[edit]
Bandits with Knapsacks and Predictions
Proceedings of the Fortieth Conference on Uncertainty in Artificial Intelligence, PMLR 244:1189-1206, 2024.
Abstract
We study the Bandits with Knapsacks problem with the aim of designing a learning-augmented online learning algorithm upholding better regret guarantees than the state-of-the-art primal-dual algorithms with worst-case guarantees, under both stochastic and adversarial inputs. In the adversarial case, we obtain better competitive ratios when the input predictions are accurate, while also maintaining worst-case guarantees for imprecise predictions. We introduce two algorithms tailored for the full and bandit feedback settings, respectively.
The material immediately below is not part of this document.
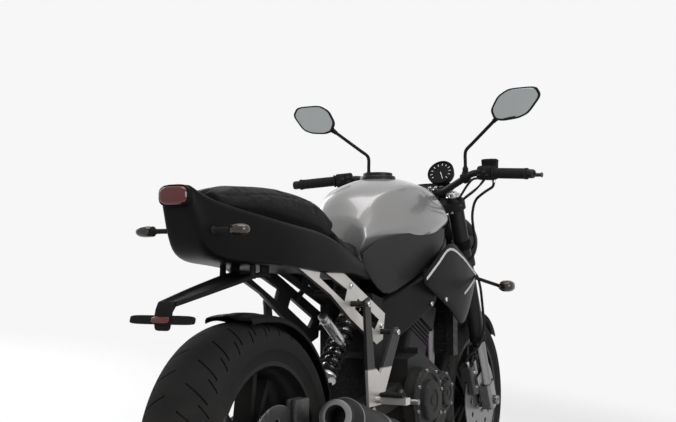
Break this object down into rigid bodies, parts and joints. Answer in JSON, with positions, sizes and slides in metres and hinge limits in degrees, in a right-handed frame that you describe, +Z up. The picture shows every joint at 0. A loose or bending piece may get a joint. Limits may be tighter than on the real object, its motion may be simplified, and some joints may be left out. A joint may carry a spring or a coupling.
{
  "type": "standard motorcycle",
  "caption": "Standard motorcycle with a parallel twin engine, chain drive and naked bodywork, leaning on its side stand, with turning wheels, steering, folding stand and hinged filler cap.",
  "frame": {"origin": "centre of the bounding box's base, on the ground", "axes": "+X forward along the machine, +Y to the rider's left, +Z up; the machine leans 8 degrees to +Y"},
  "size_m": [2.0742, 0.9032, 1.3772],
  "materials": {
    "frame_black": "satin black paint",
    "wheel_black": "satin black paint",
    "tyre_rubber": "matt rubber",
    "casting_silver": "warm silver cast finish",
    "tank_grey": "grey metallic lacquer",
    "panel_black": "semi-gloss black",
    "trim_black": "matt black",
    "engine_black": "satin black castings",
    "exhaust_steel": "brushed stainless steel",
    "steel": "machined steel",
    "chain_steel": "oiled steel",
    "fork_dark": "anodised black",
    "leg_steel": "polished steel",
    "caliper_black": "satin black",
    "spring_black": "black spring",
    "seat_vinyl": "grained black vinyl",
    "grip_rubber": "ribbed rubber",
    "hose_rubber": "smooth black rubber",
    "mirror_silver": "silvered glass",
    "display_glass": "dark screen",
    "lamp_glass": "clear lens",
    "tail_red": "red lens",
    "signal_smoke": "smoked amber lens"
  },
  "bodies": {
    "frame": {"main_frame": "frame_black", "subframe": "casting_silver", "swingarm": "frame_black", "pivot_pin": "frame_black", "shock_absorber": "spring_black", "crankcase": "engine_black", "cylinder_block": "engine_black", "engine_covers": "engine_black", "exhaust_headers": "exhaust_steel", "muffler": "exhaust_steel", "radiator": "frame_black", "radiator_shrouds": "panel_black", "fuel_tank": "tank_grey", "side_covers": "panel_black", "rider_seat": "seat_vinyl", "pillion_seat": "seat_vinyl", "tail_cowl": "panel_black", "tail_light": "tail_red", "rear_fender": "trim_black", "rear_signals": "signal_smoke", "front_signals": "signal_smoke", "rear_hugger": "trim_black", "rear_caliper": "caliper_black", "rear_axle": "steel", "drive_chain": "chain_steel", "footrests": "casting_silver", "foot_controls": "steel"},
    "filler_cap": {"fuel_cap": "fork_dark"},
    "stand": {"side_stand": "steel"},
    "fork": {"fork_yokes": "frame_black", "fork_tubes": "fork_dark", "fork_legs": "leg_steel", "front_axle": "steel", "front_calipers": "caliper_black", "front_fender": "trim_black", "handlebar": "fork_dark", "grips": "grip_rubber", "control_pods": "trim_black", "levers": "caliper_black", "brake_hoses": "hose_rubber", "mirrors": "trim_black", "mirror_glasses": "mirror_silver", "display": "display_glass", "headlight_shell": "panel_black", "headlight_lens": "lamp_glass"},
    "front_wheel": {"front_tyre": "tyre_rubber", "front_rim": "wheel_black", "front_discs": "steel"},
    "rear_wheel": {"rear_tyre": "tyre_rubber", "rear_rim": "wheel_black", "rear_sprocket": "chain_steel", "rear_disc": "steel"}
  },
  "joints": [
    {"name": "steering", "type": "hinge", "parent": "frame", "child": "fork", "pos_m": [0.43141, -0.04923, 0.86159], "axis": [-0.4226, 0.1261, 0.8975], "range_deg": [-33, 33]},
    {"name": "front_wheel_spin", "type": "hinge", "parent": "fork", "child": "front_wheel", "pos_m": [0.73713, -0.12857, 0.29708], "axis": [0, 0.9903, -0.1392], "continuous": true},
    {"name": "rear_wheel_spin", "type": "hinge", "parent": "frame", "child": "rear_wheel", "pos_m": [-0.71787, -0.12648, 0.31193], "axis": [0, 0.9903, -0.1392], "continuous": true},
    {"name": "side_stand_fold", "type": "hinge", "parent": "frame", "child": "stand", "pos_m": [-0.11787, -0.0071, 0.24164], "axis": [0.0803, 0.913, 0.4], "range_deg": [0, 99]},
    {"name": "filler_cap_lid", "type": "hinge", "parent": "frame", "child": "filler_cap", "pos_m": [0.09413, -0.02391, 1.04176], "axis": [0, 0.9903, -0.1392], "range_deg": [0, 100]}
  ]
}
Both algorithms integrate a static prediction with a worst-case no-α-regret algorithm. This yields an optimized competitive ratio of (π+(1−π)/α)−1 in scenarios where the prediction is perfect, and a competitive ratio of α/(1−π) in the case of highly imprecise predictions, where π∈(0,1) is chosen by the learner and α is Slater’s parameter. We complement this analysis by studying the stochastic setting under full feedback. We provide an algorithm which guarantees a pseudo-regret of ˜O(√T) with poor predictions, and 0 pseudo-regret with perfect predictions. We also characterize the smoothness of the algorithm.